The course of the Circuit de l’Est, what would be today a Sunday full-day trip for a modern private pilot, had proved to be a ten-day, grueling experience. Alfred Leblanc had come away with 100,000 francs in prize money from Le Matin (about 4,000 pounds sterling in those days, which equates to about 350,000 pounds sterling; in today’s buying terms, that would be 406,000 euros or $542,000 USD). In other words, Leblanc had become a rather rich man as a result of a single competition. In addition, the aviators took away prize money from the afternoon competitions at each of the cities they visited — and in some cases, other local aviators, such as Paul de Lesseps and Henri Brégi (in his Voisin) joined in to compete, even if they hadn’t completed any of the full legs of the Circuit itself on any of the days within the times allotted. Leblanc and Legagneux were the biggest winners, taking home 27,000 francs each from the local competitions.
In retrospect, the prizes offered by Le Matin, the Daily Mail, Henri Deutsch de la Meurthe, and the others were staggeringly large. They were enough, one could say, to bring the aviators of the day to the starting line to risk their lives for the advance of aviation and aeronautics. Thankfully, none of the competitors in the Circuit de l’Est died as a result of the competition, though of the 35 who pledged to start, just two managed the whole circuit. The vast majority of those who tried to compete were unable to even make the flight to Issy-les-Moulineaux to start the race.

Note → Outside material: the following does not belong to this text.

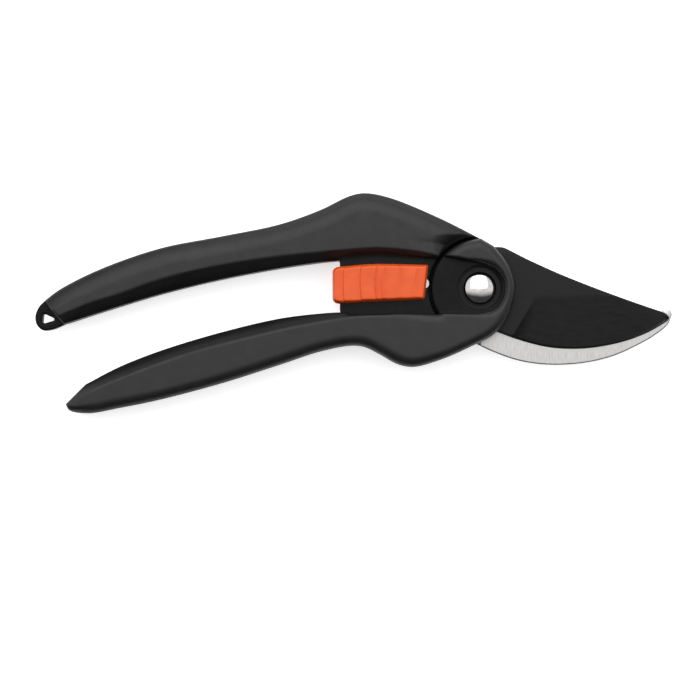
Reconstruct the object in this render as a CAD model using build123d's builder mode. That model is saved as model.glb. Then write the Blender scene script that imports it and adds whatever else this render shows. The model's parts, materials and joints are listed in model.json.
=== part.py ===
"""Bypass pruner: two moulded handles, a coated cutting blade, a bare steel counter blade,
a shoulder bolt that they turn on, a coil spring that opens them and a sliding lock.

Frame: +Z up, out of the front face. The pruner lies on its rear side on Z = 0, +X towards
the blade tips and +Y towards the upper handle. The origin is the middle of its footprint.
Sketches are drawn from the pivot axis, on levels counted from the plane the blades slide on.
"""

from build123d import *
import os
from math import asin, cos, degrees, radians, sin, sqrt

os.makedirs("parts", exist_ok=True)

# ---------------------------------------------------------------- driving sizes, in mm
grip_length = 102.2  # web's rear edge to the hanging loop's end
blade_length = 64.9  # pivot to the counter blade's tip
handle_thickness = 18.0
hump_height = 31.9  # pivot to the top of the upper handle
heel_depth = 41.9  # pivot to the lowest point of the lower handle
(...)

That the Circuit de l’Est is relatively unknown today in popular history is surprising — it was an exemplary competition and one of the first real cross-country events in aviation history. The men who flew it were some of the greatest names of the day, real pioneers who risked their lives to advance the art of aviation. We owe them a debt of gratitude today for their work, though we also can know that for many of them, they made a good living for themselves, as they did with many of the competitions they attempted, so long as they survived to fly again another day.